Coffee beans contain oils that give your coffee its flavor and aroma. Most of those oils are contained inside the bean itself. Grinding your beans releases those oils and allows them to be absorbed by the water when brewing. Once the oils in the beans have been exposed to the air, they begin to evaporate.
Buying whole beans and grinding them at home allows your beans, and thus the flavor of your coffee, to remain fresh longer. It might not be as expedient as buying pre-ground coffee, but the difference in flavor is apparent.
Buying pre-ground coffee beans makes early morning coffee a lot easier, but the coffee goes stale much quicker.
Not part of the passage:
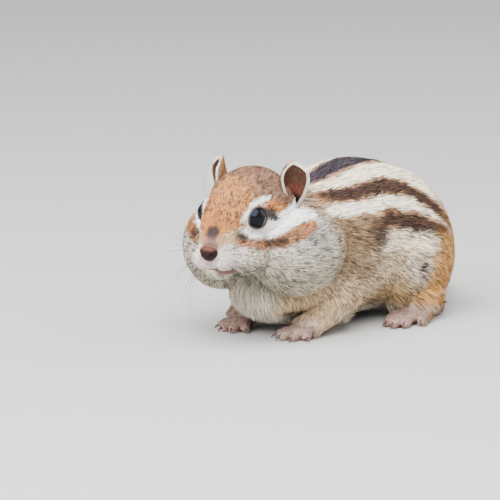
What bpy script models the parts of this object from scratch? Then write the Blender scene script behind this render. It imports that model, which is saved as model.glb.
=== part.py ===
"""A Siberian chipmunk with full cheek pouches, crouched on four feet, as a life-size still model.

The body is modelled whole from lofts and egg shapes, fused and smoothed, and then parted with thin
cuts into the pieces that a person would name. The solids have the outline of the coat, out to its tips.

Places are (left, back, up) in millimetres in the body's own frame: x is the animal's left, y runs
backwards from the tips of its fore toes, and z is the height over the floor. The last step moves
everything so that the middle of the box's underside is the origin.
"""

import math

import bmesh
import bpy
import numpy as np
from mathutils import Matrix, Vector

MM = 0.001

# Driving dimensions, in millimetres
CUT = 0.3                       # width of the thin cuts between the named pieces
FLOOR = 0.7                     # how much of each sole is cut away to leave it flat
BACK_HEIGHT = 53.5              # floor to the top of the hunched back
NOSE_TO_RUMP = 117.0            # straight length of the crouched body
EYE_HEIGHT = 43.0
EYE_RADIUS = 3.8
EYE_AT = (8.4, 1.3, -0.35)      # each eyeball's centre on the head, from between the eyes
EAR_HEIGHT = 14.6
EAR_HALF_WIDTH = 5.8            # measured round the curve, from the spine to one edge
EAR_WIDEST = 0.56               # how far up the ear it is widest
EAR_ROUNDNESS = 3.2             # how square the top of the ear's outline is
EAR_WALL = 1.1
EAR_LEAN = 6.0                  # outwards, in degrees
EAR_ROWS = 9
EAR_COLUMNS = 8
NOSE_AT = (0.0, -14.5, -8.7)
NOSE_RADII = (3.1, 2.2, 2.35)
TAIL_ROOT_AT = 79.0             # where the tail is parted from the rump
TAIL_CUTS_AT = {"tail_tip": -49.0, "tail_middle": -16.0}
HEAD_CUT_AT = -1.0              # where the head is parted from the neck
NECK_CUT_AT = 14.0              # where the neck is parted from the trunk
NECK_CUT_SLOPE = 14.0           # in degrees
CLAW_RADIUS = 0.55
CLAW_LENGTH = 2.0                # radius of the curve that a claw follows
CLAW_BEND = 1.2                 # how far round that curve it goes, in radians
CLAW_SIDES = 6
CLAW_START = 0.65               # ahead of the end of a toe, to stand clear of it

# Place and turn of the head, as measured between the eyes
HEAD_AT = np.array([2.0, -21.5, EYE_HEIGHT])
HEAD_YAW = 8.0
HEAD_PITCH = -7.0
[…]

Even the vacuum-sealed cans of coffee will lose flavor faster than whole beans.
SEE ALSO: Ground Coffee vs Whole Coffee Beans: What’s the Difference?
Whether you own a grinder or not, there may come a time where you find yourself with whole coffee beans and no coffee grinder, but that doesn’t mean you are without options. There are a lot of average kitchen items, and some not-so-average, that can be used to grind coffee beans.
While there are many different methods, two are superior to the rest. The best overall option is to use a mortar and pestle. Not everyone owns one of these, but if you do, you are aware of their superior grinding abilities. With a mortar and pestle, you will be able to get an even, coarse ground that will yield a flavorful cup of coffee. They’re also easy to clean, but make sure you’re using one with a smooth surface so that old coffee taste doesn’t seep into your other dishes.
The second method is to use a blender. With a blender, what you lose in quality you gain in speed and convenience. If you opt for the blender, remember that if you tilt the blender slightly and pulse it, you will get a more coarse, even grind and better flavor.